Enfin, Bergson, précisant que la conscience étant mémoire d’une part et anticipation d’autre part, la définit par le choix. Faut-il comprendre que la mémoire et l’anticipation rendent possibles le choix ou l’inverse ? Il y a bien un lien entre la conscience et la mémoire. Pour qu’il y ait mémoire au sens propre, c’est-à-dire représentation de ce qu’on a vécu, il faut être conscient d’avoir vécu mais également d’avoir été conscient. Ainsi la mémoire présuppose la conscience et non l’inverse. Sauf si par mémoire on entend seulement la rétention de ce qui est vécu. Alors la mémoire est une condition de la conscience mais est indépendante d’elle. Il en va à plus forte raison de même de l’anticipation. Elle présuppose sous la forme d’une représentation de l’avenir la conscience. Sauf si on entend par là une image de l’avenir qui se formerait indépendamment de la conscience. Aussi le choix, s’il appartient à la conscience, ne peut être lié de façon simple à la mémoire et à l’anticipation. Et si la conscience est choix, elle doit toujours choisir. Une conscience endormie ne choisirait pas, ce qui contredit la définition proposée. Comment une conscience endormie pourrait-elle s’éveiller ? Ne faut-il pas bien plutôt que la vie soit indépendante de la conscience pour que celle-ci apparaisse dans certaines conditions spéciales ?
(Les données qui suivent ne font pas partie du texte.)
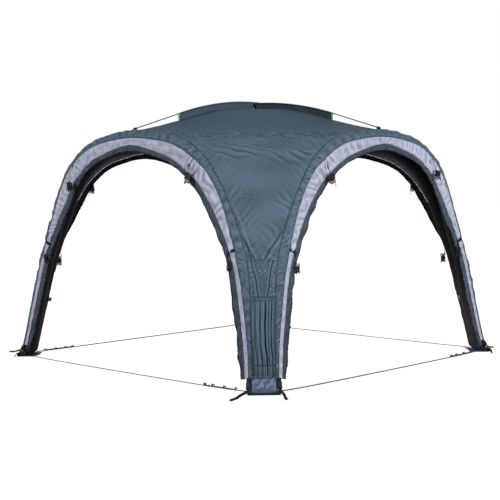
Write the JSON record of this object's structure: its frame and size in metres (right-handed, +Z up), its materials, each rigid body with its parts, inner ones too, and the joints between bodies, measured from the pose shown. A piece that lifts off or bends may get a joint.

Disons pour finir que Bergson s’interroge dans cet extrait de La conscience et la vie sur l’extension de la conscience : se limite-t-elle à l’homme ou bien peut-on l’attribuer aux autres êtres vivants. Il a voulu montrer qu’il était possible de soutenir que la conscience est plus ou moins intense en tout être vivant en fonction du choix qu’il met dans ses actions. Il est apparu que la vérification que propose Bergson ne va pas de soi. Car si nous sommes capables de contracter des habitudes, la conscience ne s’endort à proprement parler jamais. Si elle réside dans le choix, il est toujours le même. Dès lors, peut-être faudrait-il plutôt penser que la vie est une condition de la conscience et dès lors faudrait-il que l’analogie qui nous permet de l’attribuer aux autres hommes soit strictement définie pour l’attribuer aussi à certains êtres vivants, voire à tous.